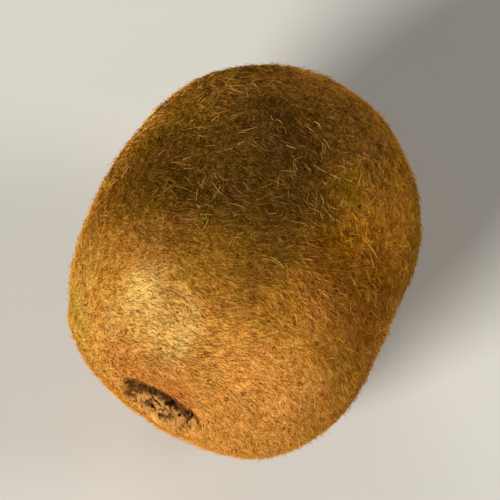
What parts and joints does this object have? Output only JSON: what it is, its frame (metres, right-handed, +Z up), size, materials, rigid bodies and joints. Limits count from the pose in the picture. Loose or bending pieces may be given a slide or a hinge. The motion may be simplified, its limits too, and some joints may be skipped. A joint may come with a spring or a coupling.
{
  "type": "kiwi fruit",
  "caption": "Whole furry brown kiwi fruit, lying on its side on a small flat spot, with a woody stem scar at one end and a tuft of dried styles at the other.",
  "frame": {"origin": "under the middle of the fruit's box, on the flat spot that it rests on", "axes": "+X from the stem end to the blossom end, +Y across the fruit, +Z up"},
  "size_m": [0.0622, 0.0504, 0.0481],
  "materials": {
    "furry_skin": "dry brown skin under a matted felt of short golden-brown hairs, olive brown in the hollows, no gloss",
    "skin_hairs": "fine stiff golden-brown hairs with paler tips, matte with a faint sheen",
    "dried_scar": "dry woody stalk scar, sepal flakes and style stubs, grey-brown to straw, rough"
  },
  "bodies": {
    "root": {"kiwi_fruit": "furry_skin"}
  },
  "joints": []
}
----------
TASK TO COMPLETE: Using the data above, copy each line that contains "bodies".

OUTPUT FOR THIS TASK:
What parts and joints does this object have? Output only JSON: what it is, its frame (metres, right-handed, +Z up), size, materials, rigid bodies and joints. Limits count from the pose in the picture. Loose or bending pieces may be given a slide or a hinge. The motion may be simplified, its limits too, and some joints may be skipped. A joint may come with a spring or a coupling.
  "bodies": {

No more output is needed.